-- start --
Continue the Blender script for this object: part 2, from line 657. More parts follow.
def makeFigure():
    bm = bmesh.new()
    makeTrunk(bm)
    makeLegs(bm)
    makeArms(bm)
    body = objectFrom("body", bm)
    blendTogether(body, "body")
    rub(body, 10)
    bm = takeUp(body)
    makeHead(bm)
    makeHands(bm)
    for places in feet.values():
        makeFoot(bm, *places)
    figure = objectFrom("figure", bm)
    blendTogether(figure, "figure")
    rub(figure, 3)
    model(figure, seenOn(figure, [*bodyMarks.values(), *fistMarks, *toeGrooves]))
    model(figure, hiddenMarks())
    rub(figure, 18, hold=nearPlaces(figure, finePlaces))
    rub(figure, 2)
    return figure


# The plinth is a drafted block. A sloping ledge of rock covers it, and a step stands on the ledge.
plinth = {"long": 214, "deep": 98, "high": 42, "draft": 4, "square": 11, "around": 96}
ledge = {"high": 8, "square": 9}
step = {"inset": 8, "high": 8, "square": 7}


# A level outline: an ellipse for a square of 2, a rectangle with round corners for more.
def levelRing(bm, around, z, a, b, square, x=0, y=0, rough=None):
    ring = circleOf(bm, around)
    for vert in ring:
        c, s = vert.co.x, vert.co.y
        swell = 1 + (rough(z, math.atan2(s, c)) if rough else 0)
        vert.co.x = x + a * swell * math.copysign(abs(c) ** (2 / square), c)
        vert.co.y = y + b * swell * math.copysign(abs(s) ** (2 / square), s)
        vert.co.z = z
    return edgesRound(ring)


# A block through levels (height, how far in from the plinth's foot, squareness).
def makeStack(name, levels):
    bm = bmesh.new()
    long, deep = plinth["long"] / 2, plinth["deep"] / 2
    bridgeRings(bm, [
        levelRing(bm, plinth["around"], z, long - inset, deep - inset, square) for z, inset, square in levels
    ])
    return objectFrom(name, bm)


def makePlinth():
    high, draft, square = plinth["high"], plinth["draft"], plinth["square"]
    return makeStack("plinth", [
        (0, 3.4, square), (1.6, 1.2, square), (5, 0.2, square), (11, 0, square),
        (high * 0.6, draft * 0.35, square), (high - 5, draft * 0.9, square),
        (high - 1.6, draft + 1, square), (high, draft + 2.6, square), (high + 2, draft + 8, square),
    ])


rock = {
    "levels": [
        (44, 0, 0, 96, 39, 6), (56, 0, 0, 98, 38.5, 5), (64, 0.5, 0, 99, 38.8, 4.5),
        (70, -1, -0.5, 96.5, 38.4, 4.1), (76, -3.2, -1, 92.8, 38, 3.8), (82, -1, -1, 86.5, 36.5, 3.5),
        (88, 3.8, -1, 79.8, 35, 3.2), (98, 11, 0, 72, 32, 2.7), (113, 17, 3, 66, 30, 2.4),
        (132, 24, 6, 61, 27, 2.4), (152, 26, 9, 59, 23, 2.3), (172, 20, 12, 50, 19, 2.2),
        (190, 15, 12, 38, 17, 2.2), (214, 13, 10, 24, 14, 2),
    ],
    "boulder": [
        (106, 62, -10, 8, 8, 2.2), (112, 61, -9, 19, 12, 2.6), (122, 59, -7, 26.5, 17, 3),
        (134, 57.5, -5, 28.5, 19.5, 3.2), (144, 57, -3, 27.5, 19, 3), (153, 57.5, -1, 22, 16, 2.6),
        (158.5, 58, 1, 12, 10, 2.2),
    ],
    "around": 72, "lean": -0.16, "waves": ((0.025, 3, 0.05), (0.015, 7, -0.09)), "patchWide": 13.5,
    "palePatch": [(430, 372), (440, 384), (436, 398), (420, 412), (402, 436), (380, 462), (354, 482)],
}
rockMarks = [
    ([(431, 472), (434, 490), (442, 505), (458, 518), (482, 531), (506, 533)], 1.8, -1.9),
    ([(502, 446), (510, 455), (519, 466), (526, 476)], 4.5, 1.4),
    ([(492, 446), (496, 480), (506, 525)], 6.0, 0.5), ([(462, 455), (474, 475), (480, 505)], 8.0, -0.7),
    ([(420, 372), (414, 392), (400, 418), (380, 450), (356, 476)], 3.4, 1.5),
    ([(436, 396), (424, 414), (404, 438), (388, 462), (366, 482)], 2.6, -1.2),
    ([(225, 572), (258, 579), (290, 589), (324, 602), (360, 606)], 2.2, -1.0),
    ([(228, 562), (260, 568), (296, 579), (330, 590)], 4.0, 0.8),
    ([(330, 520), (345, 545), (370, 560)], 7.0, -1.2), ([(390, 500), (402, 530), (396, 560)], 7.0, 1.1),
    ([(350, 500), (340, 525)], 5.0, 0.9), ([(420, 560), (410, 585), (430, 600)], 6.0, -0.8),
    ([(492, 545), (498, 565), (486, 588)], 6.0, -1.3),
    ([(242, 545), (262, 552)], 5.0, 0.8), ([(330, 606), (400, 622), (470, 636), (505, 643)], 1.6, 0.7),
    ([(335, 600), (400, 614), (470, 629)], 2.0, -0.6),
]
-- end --
> **DIRECTIONS**:
Reproduce every line above without error.

> **WORKED SOLUTION**:
Continue the Blender script for this object: part 2, from line 657. More parts follow.
def makeFigure():
    bm = bmesh.new()
    makeTrunk(bm)
    makeLegs(bm)
    makeArms(bm)
    body = objectFrom("body", bm)
    blendTogether(body, "body")
    rub(body, 10)
    bm = takeUp(body)
    makeHead(bm)
    makeHands(bm)
    for places in feet.values():
        makeFoot(bm, *places)
    figure = objectFrom("figure", bm)
    blendTogether(figure, "figure")
    rub(figure, 3)
    model(figure, seenOn(figure, [*bodyMarks.values(), *fistMarks, *toeGrooves]))
    model(figure, hiddenMarks())
    rub(figure, 18, hold=nearPlaces(figure, finePlaces))
    rub(figure, 2)
    return figure


# The plinth is a drafted block. A sloping ledge of rock covers it, and a step stands on the ledge.
plinth = {"long": 214, "deep": 98, "high": 42, "draft": 4, "square": 11, "around": 96}
ledge = {"high": 8, "square": 9}
step = {"inset": 8, "high": 8, "square": 7}


# A level outline: an ellipse for a square of 2, a rectangle with round corners for more.
def levelRing(bm, around, z, a, b, square, x=0, y=0, rough=None):
    ring = circleOf(bm, around)
    for vert in ring:
        c, s = vert.co.x, vert.co.y
        swell = 1 + (rough(z, math.atan2(s, c)) if rough else 0)
        vert.co.x = x + a * swell * math.copysign(abs(c) ** (2 / square), c)
        vert.co.y = y + b * swell * math.copysign(abs(s) ** (2 / square), s)
        vert.co.z = z
    return edgesRound(ring)


# A block through levels (height, how far in from the plinth's foot, squareness).
def makeStack(name, levels):
    bm = bmesh.new()
    long, deep = plinth["long"] / 2, plinth["deep"] / 2
    bridgeRings(bm, [
        levelRing(bm, plinth["around"], z, long - inset, deep - inset, square) for z, inset, square in levels
    ])
    return objectFrom(name, bm)


def makePlinth():
    high, draft, square = plinth["high"], plinth["draft"], plinth["square"]
    return makeStack("plinth", [
        (0, 3.4, square), (1.6, 1.2, square), (5, 0.2, square), (11, 0, square),
        (high * 0.6, draft * 0.35, square), (high - 5, draft * 0.9, square),
        (high - 1.6, draft + 1, square), (high, draft + 2.6, square), (high + 2, draft + 8, square),
    ])


rock = {
    "levels": [
        (44, 0, 0, 96, 39, 6), (56, 0, 0, 98, 38.5, 5), (64, 0.5, 0, 99, 38.8, 4.5),
        (70, -1, -0.5, 96.5, 38.4, 4.1), (76, -3.2, -1, 92.8, 38, 3.8), (82, -1, -1, 86.5, 36.5, 3.5),
        (88, 3.8, -1, 79.8, 35, 3.2), (98, 11, 0, 72, 32, 2.7), (113, 17, 3, 66, 30, 2.4),
        (132, 24, 6, 61, 27, 2.4), (152, 26, 9, 59, 23, 2.3), (172, 20, 12, 50, 19, 2.2),
        (190, 15, 12, 38, 17, 2.2), (214, 13, 10, 24, 14, 2),
    ],
    "boulder": [
        (106, 62, -10, 8, 8, 2.2), (112, 61, -9, 19, 12, 2.6), (122, 59, -7, 26.5, 17, 3),
        (134, 57.5, -5, 28.5, 19.5, 3.2), (144, 57, -3, 27.5, 19, 3), (153, 57.5, -1, 22, 16, 2.6),
        (158.5, 58, 1, 12, 10, 2.2),
    ],
    "around": 72, "lean": -0.16, "waves": ((0.025, 3, 0.05), (0.015, 7, -0.09)), "patchWide": 13.5,
    "palePatch": [(430, 372), (440, 384), (436, 398), (420, 412), (402, 436), (380, 462), (354, 482)],
}
rockMarks = [
    ([(431, 472), (434, 490), (442, 505), (458, 518), (482, 531), (506, 533)], 1.8, -1.9),
    ([(502, 446), (510, 455), (519, 466), (526, 476)], 4.5, 1.4),
    ([(492, 446), (496, 480), (506, 525)], 6.0, 0.5), ([(462, 455), (474, 475), (480, 505)], 8.0, -0.7),
    ([(420, 372), (414, 392), (400, 418), (380, 450), (356, 476)], 3.4, 1.5),
    ([(436, 396), (424, 414), (404, 438), (388, 462), (366, 482)], 2.6, -1.2),
    ([(225, 572), (258, 579), (290, 589), (324, 602), (360, 606)], 2.2, -1.0),
    ([(228, 562), (260, 568), (296, 579), (330, 590)], 4.0, 0.8),
    ([(330, 520), (345, 545), (370, 560)], 7.0, -1.2), ([(390, 500), (402, 530), (396, 560)], 7.0, 1.1),
    ([(350, 500), (340, 525)], 5.0, 0.9), ([(420, 560), (410, 585), (430, 600)], 6.0, -0.8),
    ([(492, 545), (498, 565), (486, 588)], 6.0, -1.3),
    ([(242, 545), (262, 552)], 5.0, 0.8), ([(330, 606), (400, 622), (470, 636), (505, 643)], 1.6, 0.7),
    ([(335, 600), (400, 614), (470, 629)], 2.0, -0.6),
]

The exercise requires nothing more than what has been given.